The government is set to miss its recruitment target for new secondary teachers this year for the ninth time in a decade.
The 2019 strategy said many teachers left teaching because they could not access part-time or flexible roles, informing its commitment to create a “find your job share” website.
But the DfE said last week that further discussion with teachers and schools led it to abandon the idea. “We learnt that the department could have more impact by focusing on tackling the practical and cultural barriers around flexible working instead,” he said.
Separately, Ofsted’s latest inspection framework sets out new rules for inspectors to reduce schools’ workloads. They must now consider if teacher workload is too high and not ask to see internal assessment data on inspections.
DfE never found sabbatical pilot provider
The strategy set out a plan to introduce a hotline for headteachers to report breaches of the commitments, but this was never set up.
A contract document for the sabbatical pilot scheme was published by the government in October 2018 to engage potential contractors to deliver the pilot in 2019. But the DfE said this week it never found a provider.

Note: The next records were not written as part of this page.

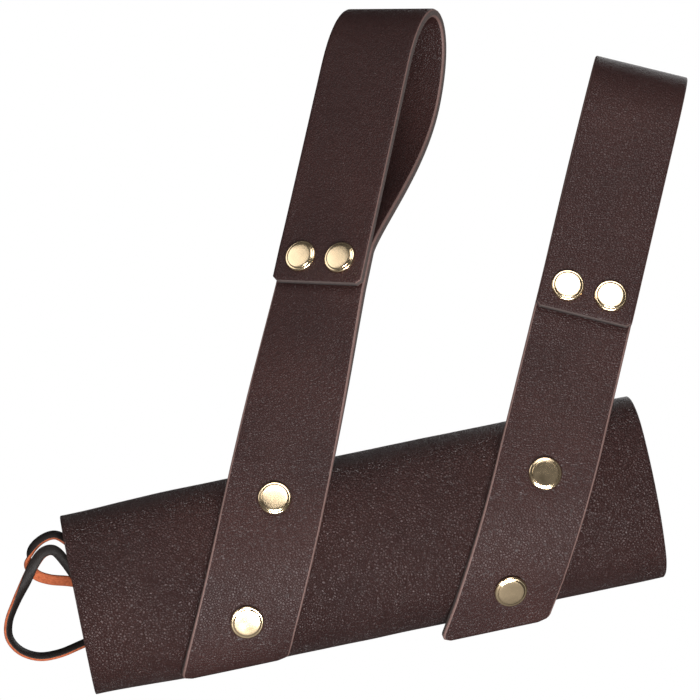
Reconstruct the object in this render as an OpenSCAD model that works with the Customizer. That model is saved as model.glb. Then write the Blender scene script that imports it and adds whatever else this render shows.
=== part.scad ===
// Laced leather sleeve with two riveted belt-loop straps.
//
// A panel of leather is rolled into a flattened tube and laced along its back.
// Two straps are riveted to its front. Each runs up, folds over forward into a
// belt loop and is riveted to itself. Millimetres, +Z up, +X along the belt,
// -Y to the front. The origin is where a belt's centre line passes, halfway
// between the two loops.

/* [Sleeve] */
// Length of the sleeve along its axis
sleeve_len = 212; // [180:1:260]
// Height of the flattened tube, outside
sleeve_h = 68; // [60:1:76]
// Depth of the flattened tube, outside
sleeve_d = 40; // [36:1:46]
// Radius of the two round ends of the section
end_r = 17.3; // [15:0.1:17.8]
// Thickness of the sleeve's leather
wall = 2; // [1.6:0.1:2.4]
// How far the right end is higher than the left, in degrees
tilt = 26; // [15:1:30]
// Place of the sleeve's centre along the belt
sleeve_x = -5.8; // [-12:0.1:0]
// How far the sleeve's centre line is in front of the belt's
sleeve_front = 42; // [38:0.5:48]
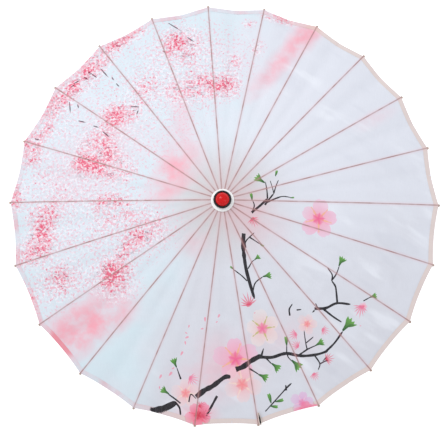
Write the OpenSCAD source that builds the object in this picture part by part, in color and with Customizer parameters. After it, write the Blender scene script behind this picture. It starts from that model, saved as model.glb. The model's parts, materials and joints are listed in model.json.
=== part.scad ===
// Oil paper umbrella: a wide, shallow canopy on slotted wooden ribs that folds down round its shaft.
// Millimetres, +Z up. The origin is on the shaft's axis, where the straight wall of the grip starts.
// A rib, its stretcher and the runner make an isosceles fold: the stretcher is as long as the rib
// is between its two pivots, so the runner slides exactly along the shaft as the ribs turn down.

/* [Ribs] */
// How many ribs carry the canopy
rib_count = 22; // [22:1:22]
// Length of a rib from its hub pivot to its tip
rib_len = 412; // [400:1:420]
// Width of a rib
rib_w = 3.4; // [3.2:0.1:3.5]
// Depth of a rib above its pivot line
rib_up = 2.8; // [2.6:0.1:2.8]
// Depth of a rib below its pivot line
rib_down = 2.2; // [2.2:0.1:2.4]
// How far the outer half of a rib bends down at its tip
rib_bend = 7; // [4:0.5:8]
// Angle of the open ribs below level
open_angle = 17; // [16:0.5:18]
// Turn of the first rib about the shaft, before the unevenness
first_rib_angle = 9; // [0:0.5:16]
// How far the hand-set ribs crowd towards one side, in degrees
crowding = 3.3; // [0:0.1:3.4]
// Direction in which a rib stands furthest ahead of an even spacing
crowding_towards = -45; // [-180:1:180]
// A second unevenness, which comes twice round the hub, in degrees
twice_round = 0.7; // [0:0.1:0.8]
// Direction of the second unevenness
twice_round_towards = 22; // [-180:1:180]

/* [Stretchers] */
// Distance between a stretcher's two pivots, and of its rib pivot from the hub pivot
stretcher_len = 186; // [184:1:188]
// Width of a stretcher
stretcher_w = 2.4; // [2.2:0.1:2.5]
// Depth of a stretcher
stretcher_d = 3.4; // [3.2:0.1:3.5]
// Width of the thin tongue that works in the rib's slot
tongue_w = 1.3; // [1.2:0.1:1.3]

/* [Hub and runner] */
// Height of the hub pivots above the origin
hub_z = 515; // [512:1:520]
// Radius of the circle of hub pivots and of runner pivots
pivot_r = 16; // [16:0.5:17]
// Radius of the slotted hub
hub_r = 21; // [20.5:0.5:22]
// Radius of the runner's slotted head
runner_r = 20; // [19.5:0.5:21]
// Length of the runner below its pivots
runner_len = 34; // [32:1:34]
// Radius of the ring wires
wire_r = 0.6; // [0.5:0.1:0.6]

/* [Shaft and grip] */
// Radius of the shaft
shaft_r = 6; // [5.8:0.1:6]
// Radius of the grip
grip_r = 11; // [10:0.5:12]
// Top of the grip above the origin
grip_top = 104; // [98:1:104]
// Length of the grip's straight wall
grip_wall = 70; // [60:1:76]

/* [Canopy and finial] */
// Distance of the hem from the hub pivots, measured along a rib
hem_len = 407; // [398:1:408]
// Thickness of the canopy
cloth_t = 0.4; // [0.4:0.1:0.5]
// Sag of the cloth halfway between two ribs
cloth_sag = 3; // [0:0.5:5]
// How far the hem pulls in halfway between two ribs
hem_scallop = 5; // [0:0.5:8]
// Width of the double hem
hem_w = 9; // [6:1:12]
// Radius of the white cap
cap_r = 21.5; // [20.5:0.5:23]
// Radius of the black finial ring
ring_r = 16.8; // [15.5:0.1:18]
// Radius of the red dome
dome_r = 12.8; // [11:0.1:13.5]

/* [Hidden] */
$fn = 64;
step_angle = 360 / rib_count;

// slots of the hub and the runner, and the necks that turn in them
neck_w = 1.8;
neck_len = 12;
slot_w = 2.2;
core_r = 12.6;
rib_head_r = 2.6;
stretcher_head_r = 1.8;
hub_down = 9;
hub_cone_up = 3.2;
hub_seat_up = 6.4;
wire_gap = 0.05;

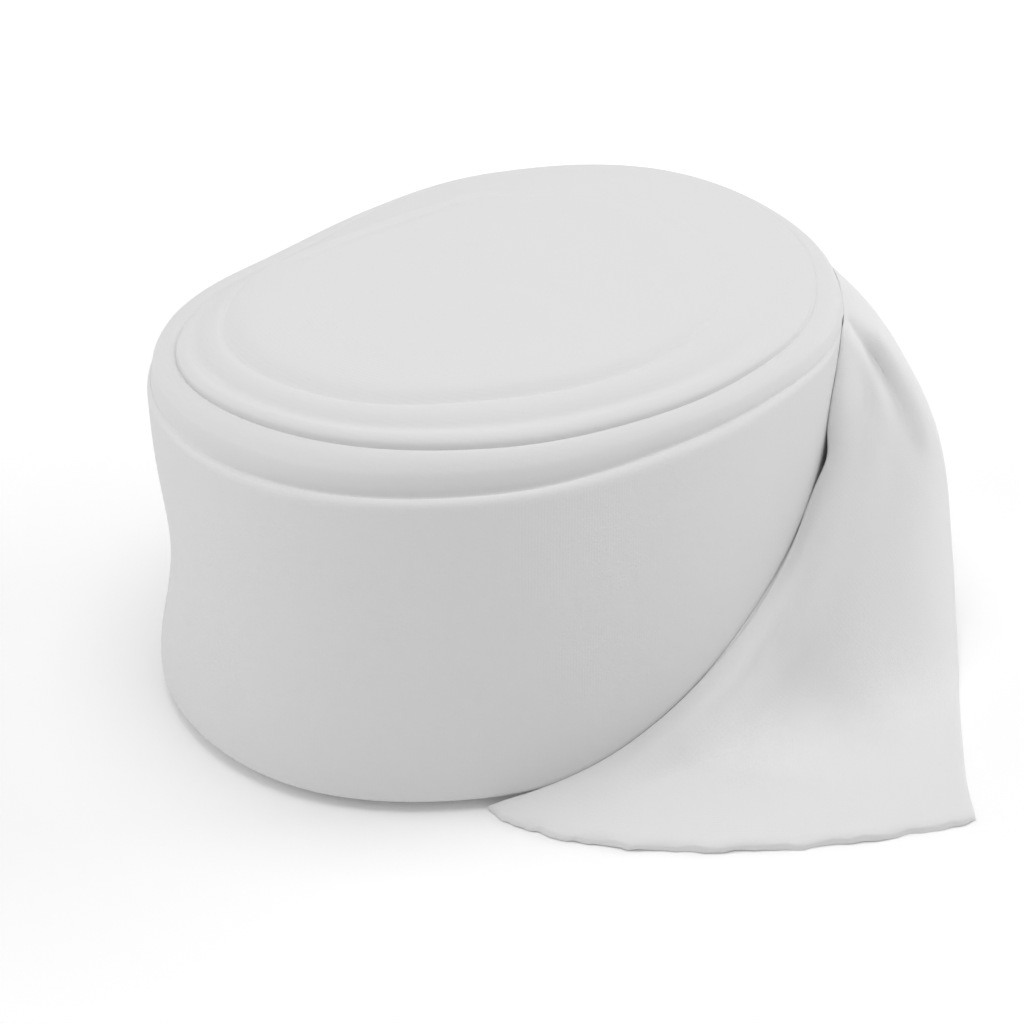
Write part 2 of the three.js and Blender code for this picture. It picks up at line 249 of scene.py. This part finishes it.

A 2018 government consultation found 81 per cent of nearly 2,000 respondents from the sector agreed sabbaticals would be a positive step for the profession.
Professor Stephen Gorard, director of the Durham University Evidence Centre for Education and a former secondary school teacher, said sabbaticals would “give you a chance to refresh your ideas, yourself and your capacities so you can do it again for another five or seven years”.
“There’s a kind of grind to teaching. You give to the cohorts generously, then they move on and something is taken from you.”
Dr Mary Bousted, joint general-secretary of the National Education Union, said: “It will come as no shock to teachers that the warm words of successive Conservative education secretaries have been just that.”
She said that teacher recruitment and retention was a perennial problem that would only change when the government acknowledged its causes of “high workload, real-terms pay cuts, and excessive accountability”.
Labour is yet to confirm if it will incorporate Lord Blunkett’s proposals on teacher sabbaticals into its education policies.
The government strategy also pledged to explore if there was interest in building new homes for teachers on surplus school land. TES reported earlier this year that the government said there was a “lack of demand”.
A DfE spokesperson said it had launched “significant reforms” after the strategy. These included “the biggest reforms in a generation to teacher training and development”.